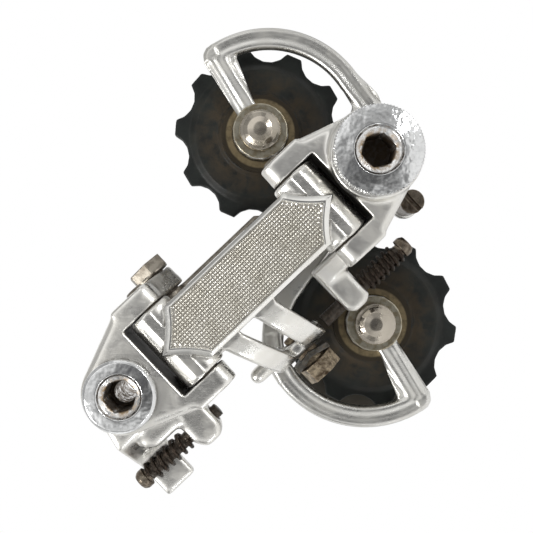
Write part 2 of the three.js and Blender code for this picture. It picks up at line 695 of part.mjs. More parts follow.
add('cage_pivot_bolt', cagePivotBolt(), chrome);
add('cage_outer_plate', cageOuterPlate(), polished);
add('cage_inner_plate', cageInnerPlate(), polished);
add('cage_stop_screw', cageStopScrew(), darkSteel);

const pulleys = [
  { name: 'guide', at: GUIDE, firstTooth: 0.403 },
  { name: 'tension', at: TENSION, firstTooth: 0.346 },
];
for (const { name, at, firstTooth } of pulleys) {
  const { outerTo, innerFrom } = CAGE;
  add(`${name}_pulley`, pulleyWheel(at, firstTooth), blackPlastic);
  add(`${name}_bush`, annulus(outerTo + GAP, innerFrom - GAP, 2.8, 4, at, 24), bronze);
  add(`${name}_dust_cap_outer`, annulus(outerTo + GAP, PULLEY_MID_Y - 3.8, 4.3, 9.2, at), darkSteel);
  add(`${name}_dust_cap_inner`, annulus(PULLEY_MID_Y + 3.8, innerFrom - GAP, 4.3, 9.2, at), darkSteel);
  add(`${name}_pulley_bolt`, pulleyBolt(at), darkSteel);
  add(`${name}_washer`, annulus(6.2, 6.9, 2.8, 6.4, at), polished);
  add(`${name}_cap_nut`, capNut(at), chrome);
}

export default derailleur;
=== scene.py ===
import json
import math

import bmesh
import bpy
from mathutils import Matrix, Vector


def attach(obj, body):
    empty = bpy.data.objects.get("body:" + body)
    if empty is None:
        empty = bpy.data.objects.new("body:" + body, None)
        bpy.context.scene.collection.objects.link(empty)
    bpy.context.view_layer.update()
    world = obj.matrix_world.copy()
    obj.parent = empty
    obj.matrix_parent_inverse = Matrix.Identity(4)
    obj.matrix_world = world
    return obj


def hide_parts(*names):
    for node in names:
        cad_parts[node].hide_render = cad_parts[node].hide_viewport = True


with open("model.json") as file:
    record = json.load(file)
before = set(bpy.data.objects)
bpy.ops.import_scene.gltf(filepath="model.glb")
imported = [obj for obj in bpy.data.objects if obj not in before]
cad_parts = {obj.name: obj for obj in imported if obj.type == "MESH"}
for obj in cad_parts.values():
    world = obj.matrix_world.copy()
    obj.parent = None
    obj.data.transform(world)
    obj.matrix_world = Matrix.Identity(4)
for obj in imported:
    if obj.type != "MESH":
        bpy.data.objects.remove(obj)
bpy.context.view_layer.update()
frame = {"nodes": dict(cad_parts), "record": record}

MM = 0.001
SLOPE = math.sqrt(0.5)
LINK = Matrix(((SLOPE, 0, SLOPE), (0, 1, 0), (-SLOPE, 0, SLOPE)))
PIVOT_X = 72.8  # the cage pivot, from the mounting bolt along the link's x

record = frame["record"]
body_of_node = {n: b for b, members in record["behaviour"]["bodies"].items() for n in members}


def link(x, y, z):
    """A point in the link's own axes, in mm, as a point in the row frame, in metres."""
    return LINK @ Vector((x, y, z)) * MM


# ---------------------------------------------------------------- materials
class Paint:
    """A node material under construction."""

    def __init__(self, name):
        self.material = bpy.data.materials.new(name)
        self.material.use_nodes = True
        self.tree = self.material.node_tree
        self.tree.nodes.clear()
        self.where = self.add("TexCoord").outputs["Object"]

    def add(self, kind, inputs=(), **props):
        made = self.tree.nodes.new("ShaderNode" + kind)
        for key, value in props.items():
            setattr(made, key, value)
        for key, value in dict(inputs).items():
            if isinstance(value, bpy.types.NodeSocket):
                self.tree.links.new(value, made.inputs[key])
            else:
                made.inputs[key].default_value = value
        return made

    def mapped(self, scale=(1, 1, 1), turn=(0, 0, 0)):
        inputs = {"Vector": self.where, "Scale": scale, "Rotation": turn}
        return self.add("Mapping", inputs).outputs[0]

    def noise(self, per_mm, detail=3.0, rough=0.55, vector=None, warp=0.0):
        return self.add("TexNoise", {
            "Vector": vector or self.where, "Scale": per_mm / MM, "Detail": detail,
            "Roughness": rough, "Distortion": warp,
        }).outputs["Fac"]

    def ramp(self, value, low, high):
        """0 below low, 1 above high."""
        inputs = {"Value": value, "From Min": low, "From Max": high}
        return self.add("MapRange", inputs, interpolation_type="SMOOTHSTEP").outputs[0]

    def mix(self, factor, a, b):
        return self.add("Mix", {0: factor, 6: a, 7: b}, data_type="RGBA").outputs[2]

    def maths(self, operation, a, b=0.0, clamp=False):
        return self.add("Math", {0: a, 1: b}, operation=operation, use_clamp=clamp).outputs[0]

    def radius_mm(self, centre):
        """Distance in mm from the axis along Y that passes through a centre."""
        apart = self.add("VectorMath", {0: self.where, 1: centre}, operation="SUBTRACT").outputs[0]
        flat = self.add("VectorMath", {0: apart, 1: (1, 0, 1)}, operation="MULTIPLY").outputs[0]
        length = self.add("VectorMath", {0: flat}, operation="LENGTH").outputs["Value"]
        return self.maths("MULTIPLY", length, 1 / MM)

    def link_axis_mm(self, direction):
        inputs = {0: self.where, 1: direction}
        along = self.add("VectorMath", inputs, operation="DOT_PRODUCT").outputs["Value"]
        return self.maths("MULTIPLY", along, 1 / MM)

    def within_window(self, window_x):
        """1 on the end wall of a knuckle's window, behind its face, which takes painted shade; window_x is near
        that wall.
        """
        x = self.link_axis_mm((SLOPE, 0, -SLOPE))
        z = self.link_axis_mm((SLOPE, 0, SLOPE))
        depth = self.ramp(self.link_axis_mm((0, 1, 0)), -15.1, -14.7)
        near_wall = self.ramp(self.maths("ABSOLUTE", self.maths("SUBTRACT", x, window_x)), 1.3, 1.1)
        across = self.ramp(self.maths("ABSOLUTE", z), 9.5, 9.3)
        return self.maths("MULTIPLY", self.maths("MULTIPLY", near_wall, across), depth)

    def occlusion(self, distance_mm):
        inputs = {"Distance": distance_mm * MM}
        return self.add("AmbientOcclusion", inputs, samples=6).outputs["AO"]

    def bump(self, height, strength, distance_mm, normal=None):
        inputs = {"Height": height, "Strength": strength, "Distance": distance_mm * MM}
        if normal:
            inputs["Normal"] = normal
        return self.add("Bump", inputs).outputs[0]

    def finish(self, colour, metallic, roughness, normal=None, **fixed):
        inputs = {"Base Color": colour, "Metallic": metallic, "Roughness": roughness}
        if normal:
            inputs["Normal"] = normal
        inputs.update({key.replace("_", " "): value for key, value in fixed.items()})
        shader = self.add("BsdfPrincipled", inputs)
        output = self.add("OutputMaterial")
        self.tree.links.new(shader.outputs[0], output.inputs["Surface"])
        return self.material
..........
__WHAT TO PRODUCE__: All of the lines above need to be given again exactly.

__REPLY__:
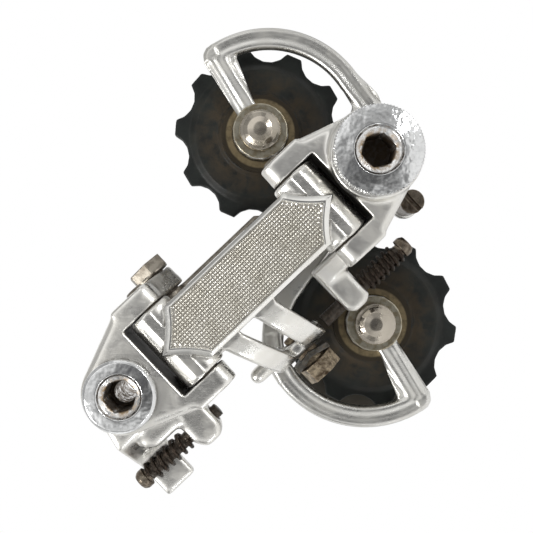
Write part 2 of the three.js and Blender code for this picture. It picks up at line 695 of part.mjs. More parts follow.
add('cage_pivot_bolt', cagePivotBolt(), chrome);
add('cage_outer_plate', cageOuterPlate(), polished);
add('cage_inner_plate', cageInnerPlate(), polished);
add('cage_stop_screw', cageStopScrew(), darkSteel);

const pulleys = [
  { name: 'guide', at: GUIDE, firstTooth: 0.403 },
  { name: 'tension', at: TENSION, firstTooth: 0.346 },
];
for (const { name, at, firstTooth } of pulleys) {
  const { outerTo, innerFrom } = CAGE;
  add(`${name}_pulley`, pulleyWheel(at, firstTooth), blackPlastic);
  add(`${name}_bush`, annulus(outerTo + GAP, innerFrom - GAP, 2.8, 4, at, 24), bronze);
  add(`${name}_dust_cap_outer`, annulus(outerTo + GAP, PULLEY_MID_Y - 3.8, 4.3, 9.2, at), darkSteel);
  add(`${name}_dust_cap_inner`, annulus(PULLEY_MID_Y + 3.8, innerFrom - GAP, 4.3, 9.2, at), darkSteel);
  add(`${name}_pulley_bolt`, pulleyBolt(at), darkSteel);
  add(`${name}_washer`, annulus(6.2, 6.9, 2.8, 6.4, at), polished);
  add(`${name}_cap_nut`, capNut(at), chrome);
}

export default derailleur;
=== scene.py ===
import json
import math

import bmesh
import bpy
from mathutils import Matrix, Vector


def attach(obj, body):
    empty = bpy.data.objects.get("body:" + body)
    if empty is None:
        empty = bpy.data.objects.new("body:" + body, None)
        bpy.context.scene.collection.objects.link(empty)
    bpy.context.view_layer.update()
    world = obj.matrix_world.copy()
    obj.parent = empty
    obj.matrix_parent_inverse = Matrix.Identity(4)
    obj.matrix_world = world
    return obj


def hide_parts(*names):
    for node in names:
        cad_parts[node].hide_render = cad_parts[node].hide_viewport = True


with open("model.json") as file:
    record = json.load(file)
before = set(bpy.data.objects)
bpy.ops.import_scene.gltf(filepath="model.glb")
imported = [obj for obj in bpy.data.objects if obj not in before]
cad_parts = {obj.name: obj for obj in imported if obj.type == "MESH"}
for obj in cad_parts.values():
    world = obj.matrix_world.copy()
    obj.parent = None
    obj.data.transform(world)
    obj.matrix_world = Matrix.Identity(4)
for obj in imported:
    if obj.type != "MESH":
        bpy.data.objects.remove(obj)
bpy.context.view_layer.update()
frame = {"nodes": dict(cad_parts), "record": record}

MM = 0.001
SLOPE = math.sqrt(0.5)
LINK = Matrix(((SLOPE, 0, SLOPE), (0, 1, 0), (-SLOPE, 0, SLOPE)))
PIVOT_X = 72.8  # the cage pivot, from the mounting bolt along the link's x

record = frame["record"]
body_of_node = {n: b for b, members in record["behaviour"]["bodies"].items() for n in members}


def link(x, y, z):
    """A point in the link's own axes, in mm, as a point in the row frame, in metres."""
    return LINK @ Vector((x, y, z)) * MM


# ---------------------------------------------------------------- materials
class Paint:
    """A node material under construction."""

    def __init__(self, name):
        self.material = bpy.data.materials.new(name)
        self.material.use_nodes = True
        self.tree = self.material.node_tree
        self.tree.nodes.clear()
        self.where = self.add("TexCoord").outputs["Object"]

    def add(self, kind, inputs=(), **props):
        made = self.tree.nodes.new("ShaderNode" + kind)
        for key, value in props.items():
            setattr(made, key, value)
        for key, value in dict(inputs).items():
            if isinstance(value, bpy.types.NodeSocket):
                self.tree.links.new(value, made.inputs[key])
            else:
                made.inputs[key].default_value = value
        return made

    def mapped(self, scale=(1, 1, 1), turn=(0, 0, 0)):
        inputs = {"Vector": self.where, "Scale": scale, "Rotation": turn}
        return self.add("Mapping", inputs).outputs[0]

    def noise(self, per_mm, detail=3.0, rough=0.55, vector=None, warp=0.0):
        return self.add("TexNoise", {
            "Vector": vector or self.where, "Scale": per_mm / MM, "Detail": detail,
            "Roughness": rough, "Distortion": warp,
        }).outputs["Fac"]

    def ramp(self, value, low, high):
        """0 below low, 1 above high."""
        inputs = {"Value": value, "From Min": low, "From Max": high}
        return self.add("MapRange", inputs, interpolation_type="SMOOTHSTEP").outputs[0]

    def mix(self, factor, a, b):
        return self.add("Mix", {0: factor, 6: a, 7: b}, data_type="RGBA").outputs[2]

    def maths(self, operation, a, b=0.0, clamp=False):
        return self.add("Math", {0: a, 1: b}, operation=operation, use_clamp=clamp).outputs[0]

    def radius_mm(self, centre):
        """Distance in mm from the axis along Y that passes through a centre."""
        apart = self.add("VectorMath", {0: self.where, 1: centre}, operation="SUBTRACT").outputs[0]
        flat = self.add("VectorMath", {0: apart, 1: (1, 0, 1)}, operation="MULTIPLY").outputs[0]
        length = self.add("VectorMath", {0: flat}, operation="LENGTH").outputs["Value"]
        return self.maths("MULTIPLY", length, 1 / MM)

    def link_axis_mm(self, direction):
        inputs = {0: self.where, 1: direction}
        along = self.add("VectorMath", inputs, operation="DOT_PRODUCT").outputs["Value"]
        return self.maths("MULTIPLY", along, 1 / MM)

    def within_window(self, window_x):
        """1 on the end wall of a knuckle's window, behind its face, which takes painted shade; window_x is near
        that wall.
        """
        x = self.link_axis_mm((SLOPE, 0, -SLOPE))
        z = self.link_axis_mm((SLOPE, 0, SLOPE))
        depth = self.ramp(self.link_axis_mm((0, 1, 0)), -15.1, -14.7)
        near_wall = self.ramp(self.maths("ABSOLUTE", self.maths("SUBTRACT", x, window_x)), 1.3, 1.1)
        across = self.ramp(self.maths("ABSOLUTE", z), 9.5, 9.3)
        return self.maths("MULTIPLY", self.maths("MULTIPLY", near_wall, across), depth)

    def occlusion(self, distance_mm):
        inputs = {"Distance": distance_mm * MM}
        return self.add("AmbientOcclusion", inputs, samples=6).outputs["AO"]

    def bump(self, height, strength, distance_mm, normal=None):
        inputs = {"Height": height, "Strength": strength, "Distance": distance_mm * MM}
        if normal:
            inputs["Normal"] = normal
        return self.add("Bump", inputs).outputs[0]

    def finish(self, colour, metallic, roughness, normal=None, **fixed):
        inputs = {"Base Color": colour, "Metallic": metallic, "Roughness": roughness}
        if normal:
            inputs["Normal"] = normal
        inputs.update({key.replace("_", " "): value for key, value in fixed.items()})
        shader = self.add("BsdfPrincipled", inputs)
        output = self.add("OutputMaterial")
        self.tree.links.new(shader.outputs[0], output.inputs["Surface"])
        return self.material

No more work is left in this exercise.